平将門と藤原為憲




 平将門は、以前から従兄弟に当たる平貞盛と不仲で幾度か暴力事件起こし、貞盛はこのことを朝廷に告訴し将門糾問の宣旨となった。

 承平五年(935)、平貞盛は、常陸国司朝臣・藤原維幾らと協力して国府の軍隊兵器を用い将門の討伐を始めた。しかし、将門はこれに先手を打ち天慶二年常陸国府に攻め入り、約千人の精兵で国府の三千余人を打ち破り、国司藤原維幾らを捕らえ国印・倉鍵を奪ったのであった。いわゆる平将門の乱である。

 常陸国は、当時全国で三つの大国の一つに数えられる国柄で、朝廷にとっての重要拠点でもあった。
しかし、国司の藤原維幾は、この争乱の発生の予防とその鎮圧に効果的な対処ができなかった。

 そして朝廷の命をもって、維幾嫡子の朝臣藤原為憲と俵藤太(藤原秀郷 奥州藤原氏の先祖)が下向し、貞盛と三者連携して協力しついに将門討伐に成功したのであった。

 当時、維幾の妻は、桓武天皇曾孫で平氏祖高望王の王女に当たる、平国香(平清盛の七代前の先祖)の子貞盛の姉であった。
 しかも、この女性は将門の叔母に当たる人でもあったので、このような親王家同士の板挟みとなった人間関係、なかんずく姻戚関係が維幾の貞盛への追随をさせる一方、将門に対する大胆な対応と決断を難しくして乱の発生に繋がったとも言えよう。
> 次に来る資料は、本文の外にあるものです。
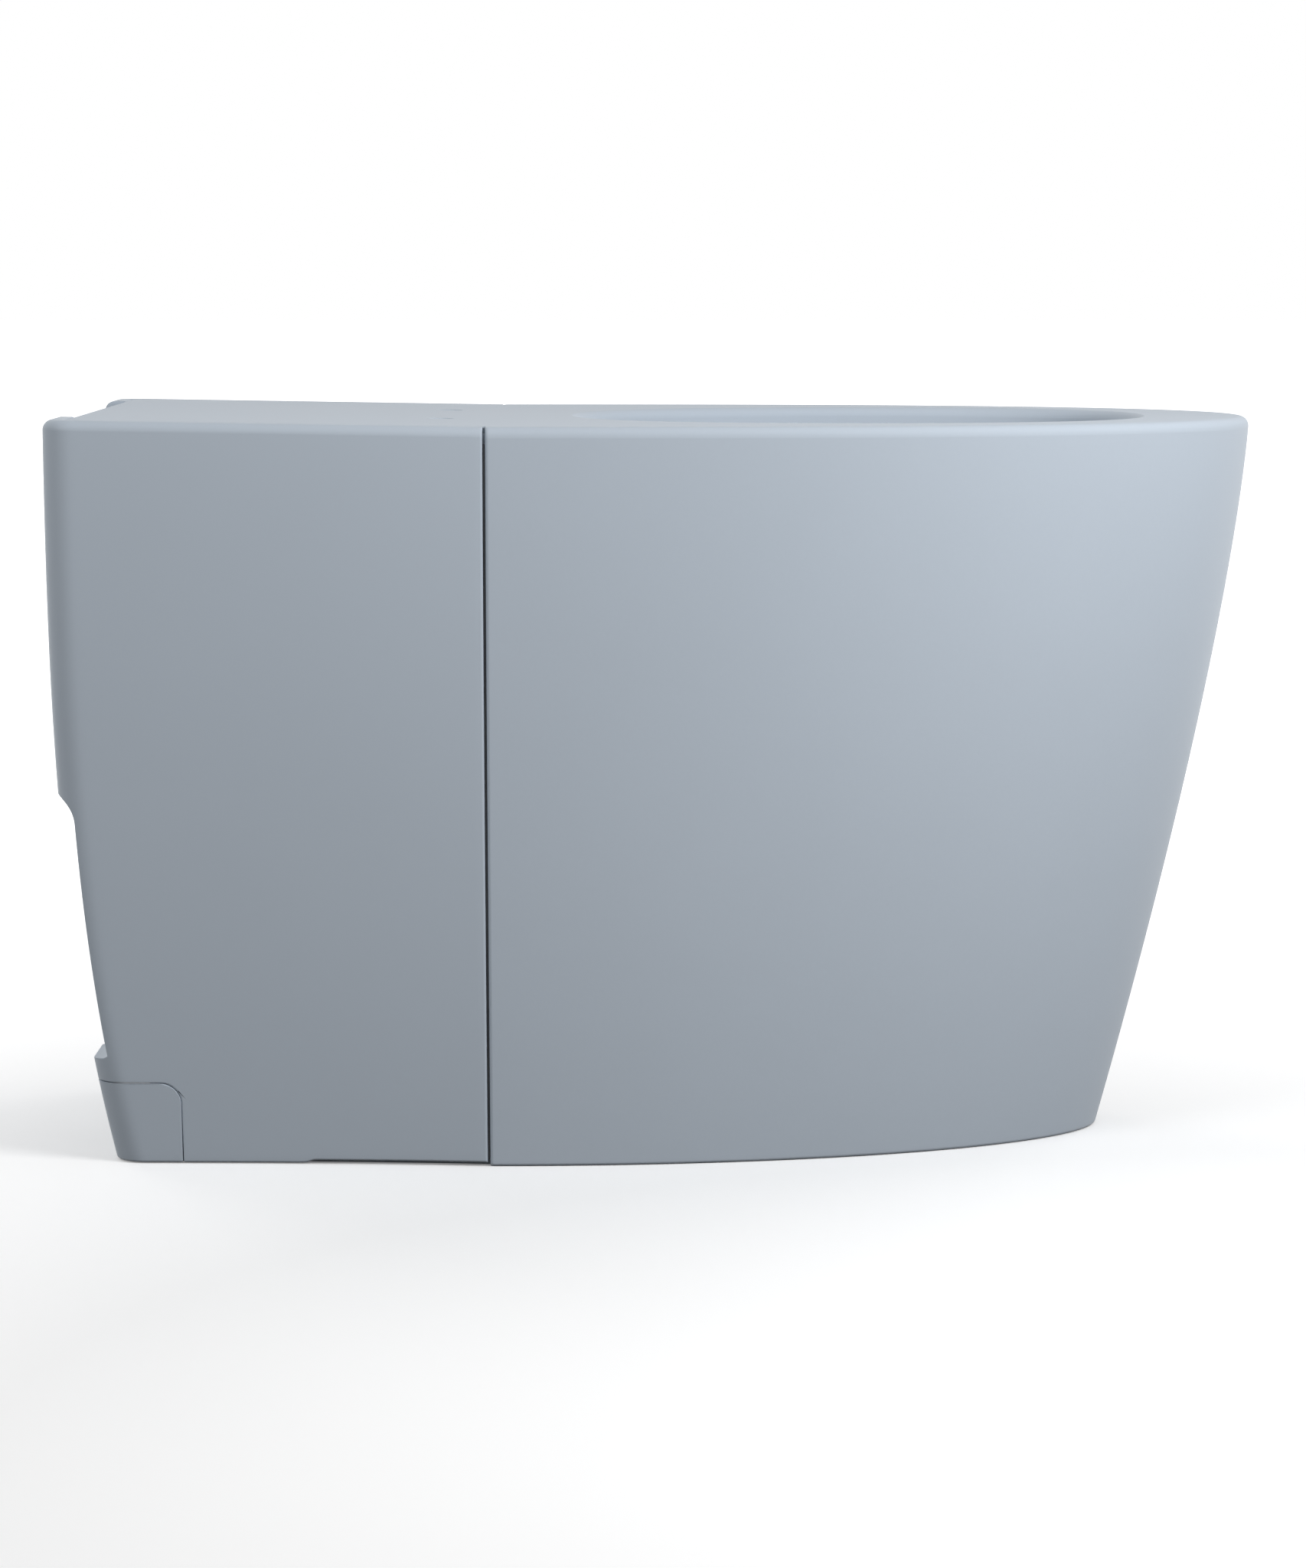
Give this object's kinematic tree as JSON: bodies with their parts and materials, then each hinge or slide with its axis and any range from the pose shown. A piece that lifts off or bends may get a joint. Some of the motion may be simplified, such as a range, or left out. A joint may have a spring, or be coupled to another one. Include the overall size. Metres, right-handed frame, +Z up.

 ただ、維幾にとってせめてもの救いは、嫡男為憲が朝廷派遣官軍の「武将の初め」となって、果敢な活躍をし将門討伐に成功したことであった。朝臣藤原為憲は、平将門の乱を平定した功績により朝廷より受勲の栄誉に輝き、従五位下・木工介に就任した。これは、功績に比べやや低かったが、「父維幾の立場の無力」が大きく影響したと言われている。為憲は、木工介就任を機に、藤原姓のほか藤原と木工の一字づつを組み合わせた「工藤姓」を下賜されて名乗り、工藤・伊東の元祖となった。また、藤氏の家紋に加え木瓜に庵を被せた「庵木瓜」の家紋が新たに制定された。